Selama masa pandemi Covid-19, PLN juga menjalankan tugas pemerintah untuk menggratiskan pembayaran listrik bagi 24 juta pelanggan dengan daya 450 Volt Ampere (VA) dan memberikan diskon 50 persen bagi 7 Juta pelanggan dengan daya 900 VA bersubsidi.

Insentif itu dapat meringankan beban rakyat miskin dan rentan miskin, yang terpuruk selama pandemi Covid-19. Keringanan biaya listrik itu berlaku selama tiga bulan yakni April, Mei, dan Juni 2020, membutuhkan dana sekitar Rp3,57 triliun. Untuk perpanjangan dan perluasan kebijakan itu tentunya dibutuhkan biaya yang lebih besar lagi.
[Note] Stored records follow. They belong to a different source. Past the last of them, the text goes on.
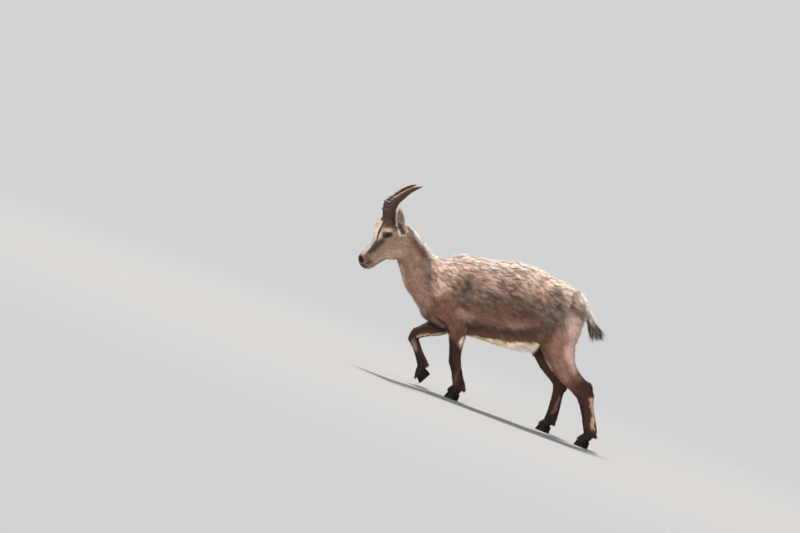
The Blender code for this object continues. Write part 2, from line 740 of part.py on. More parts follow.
def lid_cutter(side, where):
    """The almond opening between the lids, as a short tapered bar out of the socket."""
    long_half, high_half = EYE_OPENING
    tilt = Matrix.Rotation(math.radians(-12), 4, "Y")
    rings = []
    for out, size in ((4.0, 0.8), (15.0, 1.0), (40.0, 1.5)):
        ring = []
        for step in range(16):
            angle = 2 * math.pi * step / 16
            across = math.cos(angle)
            height = math.sin(angle) * (1 - 0.25 * across * across)
            ring.append(Vector((across * long_half * size, side * out, height * high_half * size)))
        rings.append(ring)
    return add_object("lids", loft(rings, eye_matrix(side) @ tilt), where)


def mouth_cutter(where):
    """A thin horseshoe that presses the line of the mouth into the muzzle."""
    front, corner = Vector((-694, 0, 563)), Vector((-632, 0, 601))
    along = (corner - front).normalized()
    length = (corner - front).length
    normal = Vector((-along.z, 0, along.x))
    outer, inner = [], []
    for step in range(17):
        angle = math.pi * step / 16
        outer.append((-math.cos(angle) * 45, length - math.sin(angle) * (length + 20)))
        inner.append((-math.cos(angle) * 17, length - math.sin(angle) * (length - 16)))
    outline = [(across, forward) for across, forward in outer]
    outline += [(across, forward) for across, forward in reversed(inner)]
    rings = []
    for lift in (-1.2, 1.2):
        rings.append([front + along * forward + Vector((0, across, 0)) + normal * lift
                      for across, forward in outline])
    return add_object("mouth", loft(rings, HEAD_TURN), where)


def nostril_cutters(where):
    cutters = []
    for side in (-1, 1):
        mesh = ellipsoid((-684, side * 17, 604), (11, 7, 5), -38, HEAD_TURN, segments=12)
        cutters.append(add_object("nostril", mesh, where))
    return cutters


def head_object(where):
    forms = [neck_form(), head_form()] + mirrored_masses(HEAD_MASSES, HEAD_TURN)
    forms += [horn_core(side) for side in (-1, 1)] + [ear_boss(side) for side in (-1, 1)]
    body = melt("head", forms, where, **HEAD_MELT)
    cutters = [sheet(CUTS["head"], where), mouth_cutter(where)] + nostril_cutters(where)
    for side in (-1, 1):
        root, tip, axis, opening, flank = ear_frame(side)
        cutters.append(trim_above(root - axis * GAP / 2, axis, EAR_TRIM, where))
        cutters.append(ball("socket", side, EYE_RADIUS + GAP, where))
        cutters.append(lid_cutter(side, where))
        point, normal = horn_plane(side, -GAP)
        cutters.append(trim_above(point, normal, HORN_TRIM, where))
    for cutter in cutters:
        boolean(body, "DIFFERENCE", [cutter])
    return pick(islands(body.data), HEAD_TURN @ Vector((-640, 0, 640)))


def trunk_objects(where):
    forms = [torso_form(), neck_form(), head_form()] + mirrored_masses(BODY_MASSES)
    forms += [leg_form(name) for name in LEGS]
    body = melt("trunk", forms, where, **TRUNK_MELT)
    cuts = ("head", "neck", "foreleg_left", "foreleg_right", "hindleg_left", "hindleg_right")
    boolean(body, "DIFFERENCE", node_sheets(where, cuts))
    pieces = islands(body.data)
    back, nape = BODY_TURN @ Vector((100, 0, 780)), BODY_TURN @ Vector((-400, 0, 770))
    return pick(pieces, back), pick(pieces, nape)


def leg_objects(where):
    forms = [torso_form()] + mirrored_masses(BODY_MASSES)
    for name, leg in LEGS.items():
        forms += [leg_form(name)] + hock_form(leg) + dewclaw_forms(leg)
    body = melt("legs", forms, where, **LEG_MELT)
    names = ("foreleg_left", "foreleg_right", "hindleg_left", "hindleg_right")
    boolean(body, "DIFFERENCE", node_sheets(where, names))
    boolean(body, "DIFFERENCE", leg_sheets(where))
    pieces = islands(body.data)
    found = {}
    for name, leg in LEGS.items():
        joints, across, side = leg["joints"], leg["across"], leg["side"]
        low = Vector(joints[-2]).lerp(Vector(joints[-1]), 0.5)
        high = Vector(joints[-3]).lerp(Vector(joints[-2]), 0.7)
        for part, place in (("_upper", high), ("_lower", low)):
            seed = BODY_TURN @ Vector((place.x, side * across[-2], place.y))
            found[name + part] = pick(pieces, seed)
    return found


def main():
    clear_scene()
    ibex = collection("alpine_ibex")
    shop = collection("workshop")
    coat = material("coat", FLESH_COLOUR, 0.9)
    dark = material("dark_hair", DARK_COLOUR, 0.85)
    keratin = material("horn", HORN_COLOUR, 0.5)
    hoof = material("hoof", HOOF_COLOUR, 0.45)
    wet = material("eye", EYE_COLOUR, 0.08)

    nodes = {}
    torso, nodes["neck"] = trunk_objects(shop)
    nodes["torso"] = torso
    nodes["head"] = head_object(shop)
    nodes.update(leg_objects(shop))
    nodes["tail"] = tail_object(torso, shop)
    for side, word in ((-1, "left"), (1, "right")):
        nodes["ear_" + word] = ear(side)
        nodes["horn_" + word] = horn(side)
        nodes["eye_" + word] = ball("eye", side, EYE_RADIUS, shop).data
    for name in LEGS:
        for step, word in ((-1, "a"), (1, "b")):
            nodes[name.replace("leg", "_hoof") + "_" + word] = claw(name, step)

    torso_body = add_object("torso_body", nodes["torso"], shop)
    boolean(torso_body, "UNION", fringe_locks(shop))
    nodes["torso"] = islands(torso_body.data)[0]

    for item in list(shop.objects):
        bpy.data.objects.remove(item, do_unlink=True)
    bpy.data.collections.remove(shop)

    made = []
    for name, mesh in nodes.items():
        item = scaled_object(name, mesh, ibex)
        finish = coat
        if "hoof" in name:
            finish = hoof
        elif "horn" in name:
            finish = keratin
        elif "eye" in name:
            finish = wet
        elif name.endswith("_lower"):
            finish = dark
        item.data.materials.clear()
        item.data.materials.append(finish)
        made.append(item)

    points = np.concatenate([[vert.co for vert in item.data.vertices] for item in made])
    middle = (points.min(axis=0) + points.max(axis=0)) / 2
    shift = Matrix.Translation((-middle[0], -middle[1], 0.0))
    for item in made:
        item.data.transform(shift)


main()
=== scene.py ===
import math

import bmesh
import bpy
import numpy as np
from mathutils import Matrix, Vector


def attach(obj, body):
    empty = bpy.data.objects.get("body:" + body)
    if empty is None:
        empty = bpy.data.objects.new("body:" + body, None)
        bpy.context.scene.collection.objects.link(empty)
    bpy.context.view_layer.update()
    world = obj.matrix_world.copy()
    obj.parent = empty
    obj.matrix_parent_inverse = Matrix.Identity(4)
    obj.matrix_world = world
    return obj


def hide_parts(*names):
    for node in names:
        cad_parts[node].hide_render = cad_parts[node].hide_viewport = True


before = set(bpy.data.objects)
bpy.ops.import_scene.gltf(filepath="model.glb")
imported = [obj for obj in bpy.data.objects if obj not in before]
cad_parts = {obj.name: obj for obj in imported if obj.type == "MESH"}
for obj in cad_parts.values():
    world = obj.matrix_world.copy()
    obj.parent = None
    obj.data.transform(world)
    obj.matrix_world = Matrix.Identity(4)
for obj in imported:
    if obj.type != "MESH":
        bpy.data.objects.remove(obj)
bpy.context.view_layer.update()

# The figure was drawn in millimetres in its own frame: x to the rear, z up.
SHIFT = (16.495, -0.082, 0.0)  # millimetres from the drawn frame's origin to the frame's
PIVOT_X = -46.0
PITCH = 6.5                # degrees the drawn figure is tipped onto its forefeet
HEAD_YAW, HEAD_PIVOT, HEAD_REACH = 12.0, (-480.0, 0.0, 760.0), -14.0
PX, DRAWN_ROLL = 5.25, 14.0          # millimetres per pixel of the side view, its roll
SIDE_ORIGIN = (460.0, 401.0)         # where the drawn frame's origin is in the side view
VIEW_SWING = 5.0                     # degrees the camera stands ahead of square

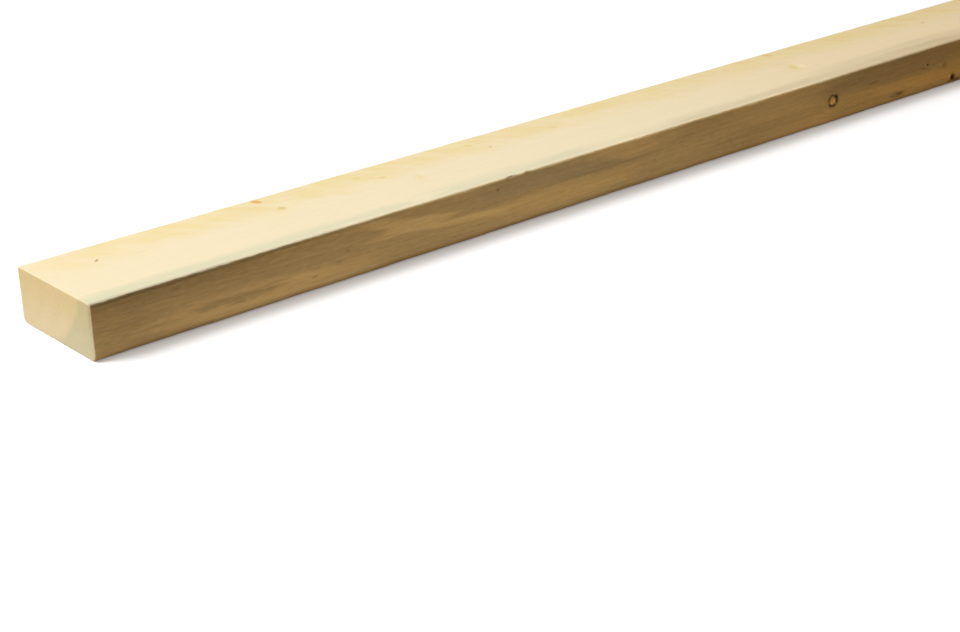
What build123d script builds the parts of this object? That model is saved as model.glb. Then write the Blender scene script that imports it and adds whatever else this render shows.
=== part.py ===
"""A dressed softwood plank of nominal two by four stock, lying on a wide face.

Millimetres. The origin is at the bottom centre of the plank, +X runs along the grain, +Y across the
width and +Z up, so the plank rests on the plane Z = 0. The end at -X is the one that faces the viewer
and the narrow face at -Y is the one beside it.
"""

import os

from build123d import *

# Stock size after planing, and the length that the stock is sold in
LENGTH = 2438.0
WIDTH = 89.0
THICKNESS = 38.0

# Radius of the four long arrises, which the planer's corner cutters ease.
# The two arrises of the lower wide face are rounder than the two of the upper one.
UPPER_EASE = 2.0
LOWER_EASE = 4.5

# The saw leaves the end faces square, and handling rubs this much off their outline
END_WEAR = 0.5

# The section is drawn in the end plane, with its local X across the width and its local Y up.
# It stands on local Y = 0, so the wide face that the plank rests on is at Z = 0.
with BuildPart() as plank:
    with BuildSketch(Plane.YZ.offset(-LENGTH / 2)) as section:
        with Locations((0, THICKNESS / 2)):
            Rectangle(WIDTH, THICKNESS)
        fillet(section.vertices().group_by(Axis.Y)[0], radius=LOWER_EASE)
        fillet(section.vertices().group_by(Axis.Y)[-1], radius=UPPER_EASE)
    extrude(amount=LENGTH)

    # The outline of each sawn end loses its sharp edge
    end_faces = plank.faces().sort_by(Axis.X)
    chamfer(end_faces[0].edges() + end_faces[-1].edges(), length=END_WEAR)

plank.part.label = "plank"

os.makedirs("parts", exist_ok=True)
export_step(plank.part, "parts/plank.step")
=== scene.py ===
"""A softwood plank with growth rings, knots and sap stain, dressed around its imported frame.

The plank lies along X with its near end at -X, its upper wide face at +Z and its front narrow face
at -Y. Blender's lengths are metres. The wood is worked out in millimetres, as places on the plank:
along is measured from the near end, across from the back arris and down from the upper face.
"""

import math
from collections import namedtuple
from functools import reduce
from types import SimpleNamespace

import bpy
import numpy as np
from bpy.props import FloatProperty, FloatVectorProperty, PointerProperty
from mathutils import Matrix, Vector


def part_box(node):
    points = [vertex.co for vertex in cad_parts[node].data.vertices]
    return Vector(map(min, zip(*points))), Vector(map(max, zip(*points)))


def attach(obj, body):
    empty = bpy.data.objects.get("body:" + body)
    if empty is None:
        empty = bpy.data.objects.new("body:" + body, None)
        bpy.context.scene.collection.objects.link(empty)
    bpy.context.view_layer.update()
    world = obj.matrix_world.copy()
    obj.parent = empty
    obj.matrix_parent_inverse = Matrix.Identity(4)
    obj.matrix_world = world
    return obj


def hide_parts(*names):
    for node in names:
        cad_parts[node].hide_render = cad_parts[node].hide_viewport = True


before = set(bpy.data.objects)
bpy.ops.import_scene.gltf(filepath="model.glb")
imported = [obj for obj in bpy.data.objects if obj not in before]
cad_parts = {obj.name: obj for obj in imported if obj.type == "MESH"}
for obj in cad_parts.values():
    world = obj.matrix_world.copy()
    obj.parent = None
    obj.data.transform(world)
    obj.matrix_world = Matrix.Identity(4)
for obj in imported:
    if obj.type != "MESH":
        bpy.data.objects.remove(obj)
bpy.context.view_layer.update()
LOW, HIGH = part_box("plank")

bl_info = {
    "name": "Softwood Plank",
    "version": (1, 0, 0),
    "blender": (4, 5, 0),
    "location": "View3D > Sidebar > Plank",
    "description": "Makes a dressed softwood plank and a plain stage for it",
    "category": "Add Mesh",
}

MM = 0.001

# Length, width and thickness of the plank in millimetres, from its frame
LENGTH, WIDTH, THICKNESS = ((high - low) / MM for low, high in zip(LOW, HIGH))


# The tree that the plank was sawn from

# Fibres leaning into a branch draw its knot out along the grain by the inverse of this
KNOT_SQUEEZE = (0.8, 1.0, 1.0)

# The heart of the tree, across and down from the plank's corner. It runs just above the upper face
# and climbs away from it along the plank, so the rings come out of that face one after another.
PITH_ACROSS = 22.0
PITH_DOWN = -12.0
PITH_CLIMB = 0.0062
PITH_SWAY = 3.5
PITH_SWAY_LENGTH = 560.0

# A branch cut by the plank's surface. Its heart shows at along, across, down, where it has the radius
# girth. tone is its colour, from golden at 0 to black at 1, depth is how strongly it shows, and bark how
# dark its rim is. It runs straight from the pith, rise further along, and shows from begin to end,
# measured from there. A branch with a drop runs from that height over its heart instead.
Branch = namedtuple("Branch", "along across down girth tone depth bark begin end rise drop",
                    defaults=(0.0, 2.0, 40.0, 4.0, 9.0))

# The small ones that show on the upper face, close to the pith
UPPER_BRANCHES = (
    Branch(41, 27, 0, 0.9, 0.68, 0.75, rise=5, drop=2.2),
    Branch(137, 18, 0, 4.5, 0.0, 0.25),
    Branch(175.5, 8, 0, 2.5, 0.2, 1.0),
    Branch(180.5, 29.5, 0, 3.0, 0.07, 0.7),
    Branch(228, 11, 0, 4.0, 0.0, 0.2),
    Branch(253, 16.5, 0, 2.6, 0.03, 0.6),
    Branch(268, 27, 0, 2.8, 0.05, 0.5),
    Branch(287, 44, 0, 1.8, 0.05, 0.15),
    Branch(356, 16, 0, 2.8, 0.02, 0.7),
    Branch(366, 28, 0, 1.2, 0.45, 0.5),
    Branch(430, 26, 0, 3.0, 0.1, 0.3),
    Branch(459, 13, 0, 3.4, 0.0, 0.5),
    Branch(632, 13, 0, 2.4, 0.08, 0.5),
    Branch(689, 8, 0, 2.7, 0.14, 0.6),
    Branch(677, 44, 0, 2.8, 0.0, 1.0, rise=11),
    Branch(840, 7, 0, 2.8, 0.0, 0.5),
    Branch(877, 6, 0, 2.8, 0.0, 0.45),
    Branch(862, 32, 0, 1.7, 0.4, 0.45),
)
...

Oleh karena itu, PLN sesungguhnya tidak memperoleh kuncuran dana jumbo sebesar Rp50,42, tetapi PLN memperoleh pembayaran utang pemerintah sebesar Rp45,42 dalam bentuk pelunasan dana kompensasi dan tambahan PMN sebesar Rp5 triliun untuk pembiayaan penugasan pemerintah.

"Hanya, kucuran dana sebesar itu dibarengkan dengan alokasi dana program PEN akibat dampak pandemik Covid-19, sehingga seolah-olah PLN mendapat insentif dana jumbo dari APBN 2020," ujarnya.